The first is that proposed tax hikes are not popular with members of the Board of Supervisors. The second is that the next budget work session, scheduled for April 11, will be a humdinger.

A proposed almost three-fold increase in the boat tax that had been roundly criticized by county residents, marina owners and workers, and others, was rejected by the supervisors. They also let their feelings be known about a proposed four-cent hike in the real estate tax rate.

Supervisor Bob "JJ" Orth said it's not a good time to raise taxes with the uncertainties of the economy, particularly with sequestration. He said the idea of raising taxes four cents is causing him to lose sleep.

Supervisor Carter Borden said he wouldn't mind a raise in taxes because he can pay for it. But he represents the people of his district, he said, who can't pay their taxes. "I'm going to represent them," Borden said.

Supervisor Ashley Chriscoe said he is not in favor of a tax hike for real estate. He is bringing home less money every month in his paycheck, he said. "Everywhere we turn we're paying more and more taxes," he said.

Supervisor Andy James said that the board has to keep its constituents' best interests at heart. That includes trying to not raise taxes at all so people can pay for the houses, cars and other things they have.

"Hopefully, good Lord willing, we will get through this some kind of way," James said.
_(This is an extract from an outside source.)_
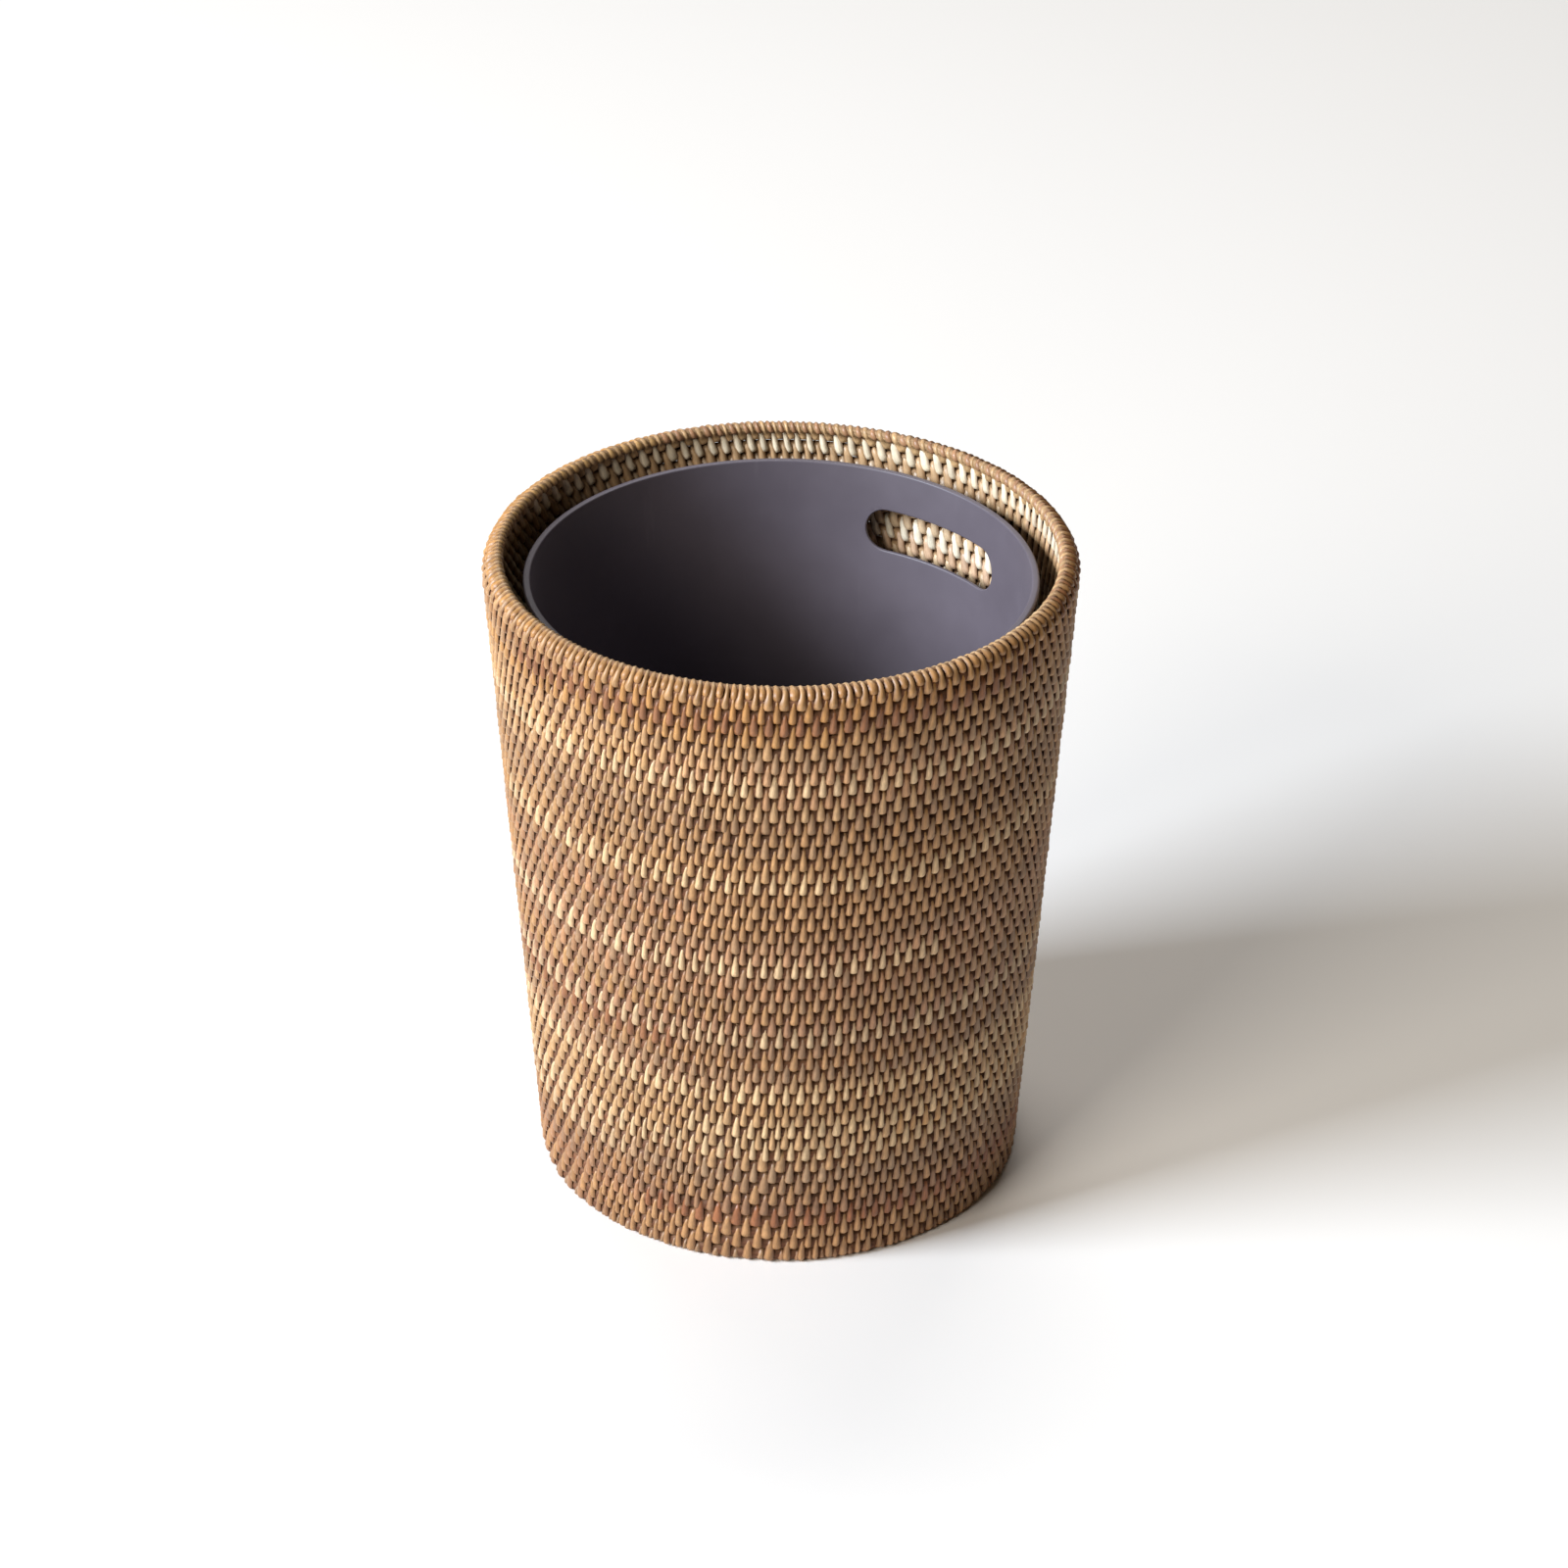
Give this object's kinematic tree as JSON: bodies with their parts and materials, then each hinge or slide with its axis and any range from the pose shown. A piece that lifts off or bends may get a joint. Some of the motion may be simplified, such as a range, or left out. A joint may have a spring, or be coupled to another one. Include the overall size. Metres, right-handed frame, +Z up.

If the supervisors follow through with refusing to hike real estate taxes, then that coupled with the rejection of the proposed boat tax means $2.2 million in tax revenue will have to be cut out of the proposed FY14 budget. That's about $600,000 from the boat tax hike and $1.6 million from the real estate tax increase.

Plenty of ideas for cuts were tossed around at Wednesday's meeting -- including holding off on a proposed $762,000 increase in pay for county employees and cutting back on vehicle purchases -- but the board agreed to tackle the budget hacking in earnest at its meeting on April 11. They also agreed that could make for a long night.

The budget is due to be adopted at the April 16 Board of Supervisors meeting.